Think of it as a smarter version of the hybrid voltage-plus-coulomb-counting approach. Instead of only recalibrating during rest periods, a Kalman filter corrects its estimate constantly, even during active use. When the battery model is well-tuned to the specific cell chemistry, these filters achieve SoC accuracy within 1-2% error. The tradeoff is computational cost and the need for an accurate battery model, which is why this approach lives in dedicated BMS chips rather than simple monitoring setups.
Choosing the Right Method
- Voltage lookup alone works for quick, rough estimates when the battery is at rest. Good for checking a car battery with a multimeter or monitoring a solar battery bank overnight. Accuracy drops during use and with flat-curve chemistries like LFP.
- Coulomb counting is best for real-time tracking during active charge and discharge. Requires a current sensor (shunt resistor or Hall effect sensor) and a microcontroller or BMS. Needs periodic recalibration to prevent drift.
- Combined voltage and coulomb counting is the practical standard for most battery management systems. Handles both active use and rest periods well, with periodic OCV-based correction keeping drift in check.

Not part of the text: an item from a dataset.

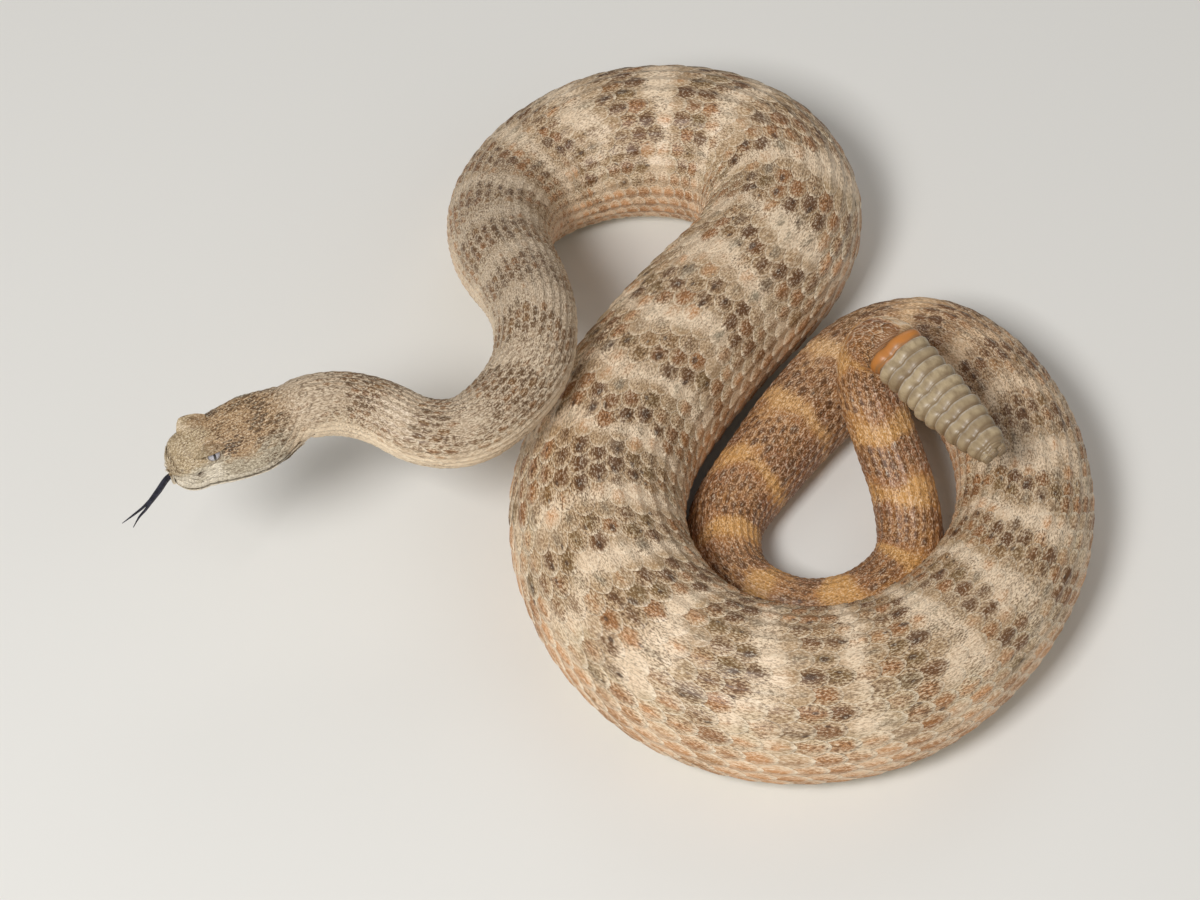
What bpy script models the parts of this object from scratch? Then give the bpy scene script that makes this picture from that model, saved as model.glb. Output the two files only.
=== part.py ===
"""Tiger rattlesnake at life size, lying in loose bends with its head, tail tip and rattle raised.

Sizes are in millimetres. The body is a tube swept along a smoothed path from the back of the
head to the rattle, parted into lengths by thin cuts. Its belly lies on the floor at z = 0.
"""
import math
import random

import bmesh
import bpy
from mathutils import Matrix, Vector

MM = 0.001
GAP = 0.3

# Path of the body: each row is x, y, height of the middle (None where the belly rests), girth
# radius. A length ends where the next one begins.
BODY_PATH = {
    "neck": (
        (-71.4, -30.8, 54.5, 7.1),
        (-63, -27.5, 52.4, 7.3),
        (-54, -28, 50, 7.4),
        (-44, -32, 47.5, 7.6),
        (-35, -30.5, 45.5, 8.0),
        (-27, -23, 44.5, 8.6),
    ),
    "forebody": (
        (-20, -11, 44.5, 9.2),
        (-19, 3, 43.5, 9.8),
        (-22, 19, 37.5, 10.7),
        (-26.5, 34, 30, 11.8),
        (-28, 49, 22.5, 12.8),
    ),
    "front_bend": (
        (-26, 63, 16.5, 14.1),
        (-18, 75, None, 16.0),
        (-5, 82, None, 17.8),
        (9, 84, None, 18.6),
    ),
    "upper_trunk": (
        (23, 82, None, 18.9),
        (35.5, 74, None, 19.1),
        (41, 59, None, 19.2),
        (35, 42, None, 19.4),
    ),
    "mid_trunk": (
        (23, 27, None, 19.6),
        (10, 8, None, 19.9),
        (-1, -13, None, 20.2),
        (-5, -36, None, 20.4),
    ),
    "lower_coil": (
        (2, -60, None, 20.5),
        (17, -77, None, 20.4),
        (39, -84, None, 20.1),
        (62, -79, None, 19.2),
    ),
    "right_coil": (
        (81, -62, None, 17.8),
        (93, -39, None, 16.4),
        (94.5, -14, None, 15.5),
        (87.5, 7, None, 14.5),
    ),
    "hind_body": (
        (75, 20, None, 13.5),
        (60.5, 19, None, 12.3),
        (47, 6, None, 11.1),
        (34.5, -11.5, None, 9.9),
        (25, -29, None, 8.9),
        (27.5, -44.5, None, 8.3),
    ),
    "tail": (
        (41, -53, None, 8.0),
        (56, -50.5, None, 7.9),
        (67.5, -38, 7.5, 7.8),
        (67, -25, 14, 7.6),
        (62, -12, 22, 7.5),
        (58, -2.5, 30, 7.4),
        (58.5, 1, 38, 7.2),
        (63.5, -4.2, 43.5, 7.0),
    ),
}
BELLY_HEIGHT = 0.88      # height of a resting middle, as a share of its radius
PATH_STEP = 1.0
SMOOTHING = 0.33         # half width of the path's smoothing, as a share of the radius
RADIUS_REACH = 8         # half width of the radii's smoothing, in steps of the path
LEAD_IN = 9.0
LEAD_OUT = 7.0
RING_STEP = 5.0
RING_SIDES = 24
TAIL_RING_STEP = 2.6

# The head, measured forward from the neck along its own axis.
HEAD_DIRECTION = (-28.95, -16.1, -1.4)
HEAD_LENGTH = 33.4
SNOUT_LENGTH = 6.9
SNOUT_RINGS = 7
SNOUT_TIP = 0.03
# Stations: forward, half width, top, mouth line, underside, squareness of the section.
HEAD_STATIONS = (
    (0.0, 7.1, 7.0, -1.2, -7.1, 1.0),
    (3.0, 7.1, 6.8, -1.8, -6.7, 0.95),
    (6.0, 7.8, 6.6, -2.4, -6.3, 0.88),
    (9.5, 8.7, 6.5, -2.8, -6.0, 0.82),
    (13.0, 9.2, 6.5, -2.9, -5.8, 0.79),
    (17.0, 8.8, 6.5, -2.9, -5.7, 0.76),
    (21.0, 8.1, 6.6, -2.7, -5.6, 0.73),
    (24.0, 7.3, 6.6, -2.5, -5.3, 0.7),
    (26.5, 6.8, 6.0, -2.3, -4.9, 0.7),
)
HEAD_RING_STEP = 0.95
UPPER_SIDES = 10
LOWER_SIDES = 6
MOUTH_DEPTH = 0.7
MOUTH_OPENING = 0.45
JAW_CORNER = 3.5
LIP_SWELL = 0.25
BROW = dict(forward=25.0, side=5.0, half_length=3.9, half_width=2.6, rise=1.0, overhang=0.9)
EYE = dict(forward=23.9, side=4.5, height=4.9, radius=1.8)
PIT = dict(forward=28.0, height=1.6, radius=0.85, inset=0.25)
NOSTRIL = dict(forward=31.6, height=2.6, radius=0.55, inset=0.1)

# The tongue, in the head's own axes: forward, left, up. It leaves by a notch in the lips.
TONGUE_ROOT = (31.3, 0.0, -2.3)
TONGUE_STEM = ((33.9, 0.3, -2.4), (37.2, 2.2, -2.8), (41.2, 4.3, -3.4))
TONGUE_TIPS = (
    ((44.8, 5.0, -3.3), (48.1, 6.1, -2.9)),
    ((43.9, 6.2, -3.2), (46.5, 8.5, -2.7)),
)
TONGUE_HALF_WIDTH = 0.85
TONGUE_HALF_THICKNESS = 0.45
TONGUE_SIDES = 8
FORK_HALF_SPREAD = 0.33
TIP_HALF_SIZES = ((0.38, 0.36), (0.36, 0.34), (0.34, 0.32), (0.27, 0.27))
NOTCH_DEPTH = 2.4

# The rattle: horny rings in a loose chain, each flattened from side to side.
RATTLE_DIRECTION = (21.9, -33.2, 2.5)
RATTLE_BROAD_FACE = (-0.374, -0.178, 0.910)
RATTLE_LENGTH = 39.5
RATTLE_SIDES = 20
RATTLE_HALF_WIDTHS = (7.3, 7.3, 7.2, 7.2, 7.1, 7.0, 6.8, 6.4, 5.9, 5.3, 4.7)
RATTLE_HALF_THICKNESSES = (4.3, 4.3, 4.2, 4.2, 4.1, 4.1, 4.0, 3.8, 3.6, 3.3, 3.0)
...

- Kalman filter algorithms are the gold standard for precision applications. Require more processing power and a well-characterized battery model, but deliver the highest accuracy across varying conditions.
For most hobbyist and DIY projects, a combined approach using coulomb counting with OCV recalibration at known charge states will get you within a few percent of the true SoC. The key is using the correct capacity value for your battery’s current age and accounting for temperature if you’re operating outside the 20-30°C range.